Besides his living models, Plath has a number of pets that have died and been stuffed and mounted, and a still greater number of birds’ skins. These skins, more than 200 of them, he studies for intimate lights and shades of their feathers and down. One rare treasure is a humming bird’s hide.
A number of these skins he has got from Field Museum and other institutions in exchange for something of his that they want. For example, Field Museum collects birds’ skeletons as well as stuffed specimens. Plath has supplied twenty-three dead birds for this purpose and of these twenty-one were unique.
Plath is proudest of his quetzal among his stuffed pets. The quetzal, you may know (I didn’t), is the national bird of Guatemala and appears on that empire’s postage stamps. It is of a glittering green with a crimson breast. It is not a particularly large bird except for its tail, which is three feet long. Plath’s quetzal lives again in one of his paintings.

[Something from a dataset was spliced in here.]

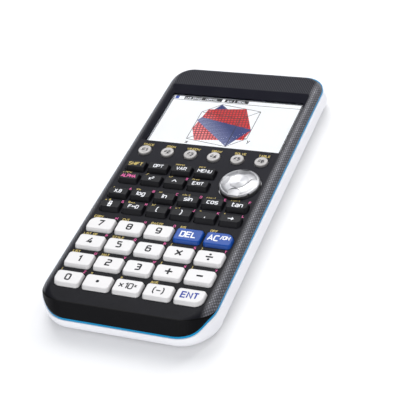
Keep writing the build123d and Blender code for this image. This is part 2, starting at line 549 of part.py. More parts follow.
def case_screws():
    screws = []
    for x, y in SCREWS:
        screw = rod(x, y, HEAD_RADIUS, HEAD_LOW_Z, HEAD_HIGH_Z - 0.02)
        screw = fillet(screw.edges().sort_by(Axis.Z)[0], 0.3)
        screw += rod(x, y, SHANK_RADIUS, HEAD_HIGH_Z - 0.1, SHANK_TOP_Z)
        cross = Box(CROSS_LENGTH, CROSS_WIDTH, CROSS_DEPTH) + Box(CROSS_WIDTH, CROSS_LENGTH, CROSS_DEPTH)
        screw -= Pos(x, y, HEAD_LOW_Z + CROSS_DEPTH / 2 - 0.01) * cross
        screws.append(screw)
    return Compound(children=screws)


def rear_feet():
    feet = []
    for x, y in FEET:
        foot = rod(x, y, FOOT_RADIUS, 0, BACK_Z + FOOT_SINK - 0.02)
        feet.append(fillet(foot.edges().sort_by(Axis.Z)[0], 0.3))
    return Compound(children=feet)


DARK_NAMES = (
    "key_shift", "key_option", "key_variable", "key_menu",
    "key_alpha", "key_square", "key_power", "key_exit",
    "key_x_theta", "key_log", "key_ln", "key_sin", "key_cos", "key_tan",
    "key_fraction", "key_convert", "key_paren_open", "key_paren_close", "key_comma", "key_arrow",
)
NUMBER_NAMES = (
    "key_7", "key_8", "key_9", "key_del", "key_ac",
    "key_4", "key_5", "key_6", "key_multiply", "key_divide",
    "key_1", "key_2", "key_3", "key_plus", "key_minus",
    "key_0", "key_point", "key_exponent", "key_negate", "key_enter",
)


def keys():
    """Every key by name, each in its own place."""
    made = {}
    for name, (base, radii, x, y) in zip(DARK_NAMES, dark_places()):
        cap = key_cap(base, DARK_TOP, DARK_TOP_Z, DARK_TOP_SHIFT, radii, DARK_EDGE, DARK_FLANGE)
        made[name] = Pos(x, y, 0) * cap
    for name, (base, radii, x, y) in zip(NUMBER_NAMES, number_places()):
        cap = key_cap(base, NUMBER_TOP, NUMBER_TOP_Z, NUMBER_TOP_SHIFT, radii, NUMBER_EDGE, NUMBER_FLANGE)
        made[name] = Pos(x, y, 0) * cap
    for index, x in enumerate(round_places()):
        made[f"key_f{index + 1}"] = Pos(x, ROUND_Y, 0) * round_key()
    return made


def main():
    parts = {
        "rear_case": rear_case(),
        "trim_band": trim_band(),
        "front_case": front_case(),
        "display_window": display_window(),
        "lcd_module": lcd_module(),
        "main_board": main_board(),
        "keypad_membrane": keypad_membrane(),
        "cursor_pad": cursor_pad(),
        "cursor_rocker": cursor_rocker(),
        "battery_cover": battery_cover(),
        "batteries": batteries(),
        "battery_contacts": battery_contacts(),
        "case_screws": case_screws(),
        "rear_feet": rear_feet(),
        **keys(),
    }
    os.makedirs("parts", exist_ok=True)
    for name, shape in parts.items():
        export_step(shape, f"parts/{name}.step")


main()
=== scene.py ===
from math import cos, pi, radians, sin, sqrt

import bpy
from mathutils import Matrix, Vector


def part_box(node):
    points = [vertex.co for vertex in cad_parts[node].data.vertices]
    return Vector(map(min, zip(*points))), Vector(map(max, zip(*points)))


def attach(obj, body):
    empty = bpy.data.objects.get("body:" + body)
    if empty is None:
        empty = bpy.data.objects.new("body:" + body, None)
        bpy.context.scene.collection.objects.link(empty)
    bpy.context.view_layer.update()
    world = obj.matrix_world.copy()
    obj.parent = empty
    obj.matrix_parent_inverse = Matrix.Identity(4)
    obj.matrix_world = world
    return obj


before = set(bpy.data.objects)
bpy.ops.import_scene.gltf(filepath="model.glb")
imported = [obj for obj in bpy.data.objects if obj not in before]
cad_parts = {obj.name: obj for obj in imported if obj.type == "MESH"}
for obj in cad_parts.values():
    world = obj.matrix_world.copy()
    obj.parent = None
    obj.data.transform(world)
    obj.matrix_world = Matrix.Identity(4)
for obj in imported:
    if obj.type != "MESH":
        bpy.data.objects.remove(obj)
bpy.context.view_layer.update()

# Places below are in millimetres, in the same frame as the CAD model.
MM = 0.001
FACE_Z = 15.9
SCREEN_Z = 12.31
INK = 0.03
ROOT = "case"


# ---------------------------------------------------------------- camera, floor and light

def add_camera():
    azimuth, elevation, roll = radians(30.1), radians(40.65), radians(13.71)
    target, distance = Vector((15.93, -16.99, 14.0)) * MM, 560.5 * MM
    forward = Vector((-sin(azimuth) * cos(elevation), cos(azimuth) * cos(elevation), -sin(elevation)))
    level = forward.cross(Vector((0, 0, 1))).normalized()
    upright = level.cross(forward)
    right = level * cos(roll) - upright * sin(roll)
    up = upright * cos(roll) + level * sin(roll)
    data = bpy.data.cameras.new("camera")
    data.lens, data.sensor_width = 101.5, 36.0
    data.clip_start, data.clip_end = 0.01, 50.0
    camera = bpy.data.objects.new("camera", data)
    turn = Matrix((right, up, -forward)).transposed().to_4x4()
    camera.matrix_world = Matrix.Translation(target - forward * distance) @ turn
    bpy.context.collection.objects.link(camera)
    bpy.context.scene.camera = camera


def add_light(name, place, size, power, colour=(1, 1, 1)):
    data = bpy.data.lights.new(name, "AREA")
    data.shape = "RECTANGLE"
    data.size, data.size_y = size
    data.energy, data.color = power, colour
    light = bpy.data.objects.new(name, data)
    light.location = place
    light.rotation_euler = (-Vector(place)).to_track_quat("-Z", "Y").to_euler()
    bpy.context.collection.objects.link(light)


def add_studio():
    world = bpy.data.worlds.new("studio")
    world.use_nodes = True
    bpy.context.scene.world = world
    add_sky(world.node_tree)
    bpy.context.scene.view_settings.view_transform = "Standard"
    add_light("key", (-0.35, 0.75, 1.05), (0.9, 0.7), 12)
    add_light("rim", (0.5, 0.9, 0.88), (0.22, 0.7), 4.5)
    add_light("side", (1.1, -0.35, 0.55), (0.5, 0.9), 2, (0.97, 0.98, 1.0))
    add_light("front", (-0.15, -1.2, 0.35), (1.2, 0.5), 6.5)
    half = 3.0
    mesh = bpy.data.meshes.new("floor")
    corners = [(-half, -half, 0), (half, -half, 0), (half, half, 0), (-half, half, 0)]
    mesh.from_pydata(corners, [], [(0, 1, 2, 3)])
    floor = bpy.data.objects.new("floor", mesh)
    mesh.materials.append(surface("floor_paper", (0.84, 0.84, 0.845), 0.9, mottle=0.01, grain=40, bump=0))
    bpy.context.collection.objects.link(floor)


def add_sky(tree):
    """An even pale sky with a darker part behind the left, for the metal to reflect."""
    place = add_node(tree, "ShaderNodeTexCoord")
    parts = add_node(tree, "ShaderNodeSeparateXYZ")
    tree.links.new(place.outputs["Generated"], parts.inputs[0])
    across = spread(tree, parts.outputs[0], 0, 1, -0.75, 0.1)
    shade = mixed(tree, across, (0.62, 0.64, 0.70), (0.97, 0.98, 1.0))
    sky = tree.nodes["Background"]
    tree.links.new(shade, sky.inputs["Color"])
    sky.inputs["Strength"].default_value = 0.64


# ---------------------------------------------------------------- materials

def new_material(name):
    material = bpy.data.materials.new(name)
    material.use_nodes = True
    tree = material.node_tree
    return material, tree, tree.nodes["Principled BSDF"]


def add_node(tree, kind, **values):
    """A node of that kind. Values with a place in its sockets are set there, and others on the node."""
    node = tree.nodes.new(kind)
    for key, value in values.items():
        if key in node.inputs:
            node.inputs[key].default_value = value
        else:
            setattr(node, key, value)
    return node


def spot_noise(tree, scale, detail=2.0, rough=0.5):
    """Noise over the object's own coordinates, with scale in cycles per metre."""
    place = add_node(tree, "ShaderNodeTexCoord")
    noise = add_node(tree, "ShaderNodeTexNoise", Scale=scale, Detail=detail, Roughness=rough)
    tree.links.new(place.outputs["Object"], noise.inputs["Vector"])
    return noise.outputs["Fac"]


def spread(tree, value, low, high, start=0.3, end=0.7):
    """The value from start to end, stretched to run from low to high."""
    ranger = add_node(tree, "ShaderNodeMapRange")
    for key, number in (("From Min", start), ("From Max", end), ("To Min", low), ("To Max", high)):
        ranger.inputs[key].default_value = number
    tree.links.new(value, ranger.inputs["Value"])
    return ranger.outputs["Result"]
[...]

Plath was born in Chicago at a date to be inferred from the fact that he was an infant at the time of the Columbian exposition. When he was 10 years old, he had his appendix removed and while recovering, amused himself with a copy of Wood’s Natural History. He colored the illustrations and that was his start as a bird painter.
When he was well enough to leave his appendicitis bed, he went down to Warsaw, Ind., to recuperate his strength in the woods and beside Pike Lake. He struck up a friendship with the sexton in the graveyard where birds flocked, unafraid of ghosts. He and the sexton spent a lot of their time talking birds.

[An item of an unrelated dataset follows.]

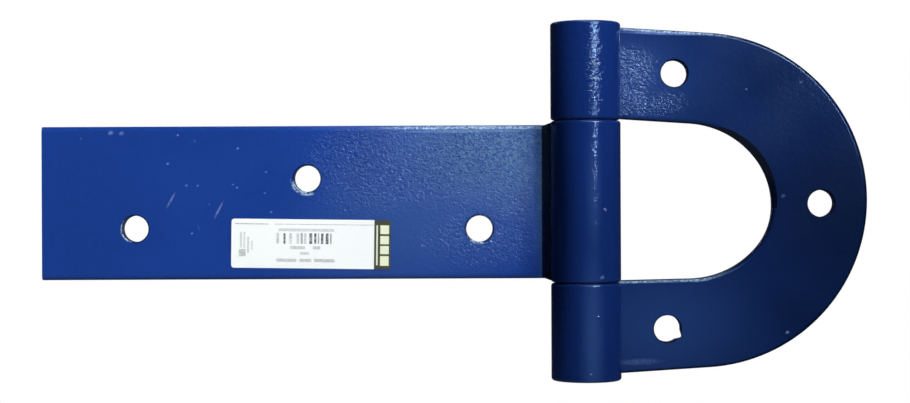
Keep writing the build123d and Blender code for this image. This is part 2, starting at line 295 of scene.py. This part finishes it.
# The label: its middle on the XZ plane, then boxes of left, right, bottom and top from that middle, in
# millimetres. A bar of print also has a strength
LABEL_CENTRE = (-211.1, -15.9)
LABEL_TILT_DEG = -0.87
LABEL_BARS = (
    (-31.5, -17.5, 7.9, 8.2, 0.85),
    (-15.0, 31.0, 7.9, 8.2, 0.55),
    (-13.5, 9.5, 5.1, 6.3, 0.35),
    (-14.3, -13.2, 0.0, 4.4, 0.45),
    (-11.4, -10.6, 0.0, 4.4, 1.0),
    (-9.0, -7.9, 0.0, 4.4, 0.4),
    (-6.0, -4.9, 0.0, 4.4, 0.4),
    (-4.3, -3.5, 0.0, 4.4, 0.9),
    (-3.0, -1.9, 0.0, 4.4, 0.4),
    (-0.7, 0.5, 0.0, 4.4, 1.0),
    (1.3, 2.2, 0.0, 4.4, 1.0),
    (2.8, 3.4, 0.0, 4.4, 0.7),
    (4.1, 5.1, 0.0, 4.4, 1.0),
    (6.1, 7.2, 0.0, 4.4, 1.0),
    (7.8, 8.5, 0.0, 4.4, 0.7),
    (-8.5, -2.5, -2.2, -0.9, 0.45),
    (0.8, 3.8, -2.2, -0.9, 0.45),
    (-4.5, -0.7, -4.6, -3.4, 0.35),
    (-14.3, -6.0, -7.5, -6.2, 0.45),
    (-4.8, 0.2, -7.5, -6.2, 0.45),
    (1.4, 9.8, -7.5, -6.2, 0.5),
    (-29.4, -28.6, -1.9, 4.7, 0.35),
    (-28.0, -27.2, -1.9, 4.7, 0.3),
    (-26.4, -25.6, -3.9, 2.6, 0.4),
    (-24.8, -24.1, -2.6, 1.0, 0.3),
    (-29.8, -27.0, -5.4, -2.4, 0.55),
)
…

In high school Plath played hookey from saw and hammer in the carpentry class to stuff and mount birds. He found not only pleasure but profit in the stolen pastime.
While still in high school, he entered the Art Institute of Chicago. Instructors arranged various “still life” setups, but Plath always managed to introduce a bird. Later he took individual instruction from Frederic Grant, who taught him decorative composition, with birds as the motif.
Plath first encountered tropical birds on a sketching trip to Florida A little later he heard of a rare bird that spent its life gliding over the ocean waves, rarely resting, but nesting for a short time on an outer island of the Bermudas. This bird, of the gull family, called the Bermuda tropic bird, so intrigued him that he made a special trip to study it. To his amazement, he found it a fearless bird in spite of its constant wandering. When nesting, it allowed him to approach within a few inches without taking flight. Plath, after a few weeks, wrote a study of the Bermuda tropic bird for a London magazine, which won him his first distinction as a “scientist.”
Next came a trip to Jamaica, which about completes his travels to date. In these countries he made innumerable sketches not only of his friends, the birds, but of their habitats. These sketches, together with tropical and other luxuriant plants and trees in Chicago’s horticultural gardens, particularly the one in Garfield Park, supply him with “backgrounds” for his bird compositions.
Plath is inclined to be apologetic because he hasn’t studied in any of the great ateliers of Paris or Munich, and hasn’t a string of gold medals from international expositions. But he has what most of his fellows lack and that may carry him very far—a keen, energetic and vigorous interest in life and life’s wonders. He doesn’t bother about the myriads of petty “problems” that clutter the brains of artists as a species.
He admits (with a shiver of diffidence) that he prefers scientists to painters. He is in touch with them all over the world. They are always exchanging eggs and chicks with him. Once he even traded a painting for a live bird.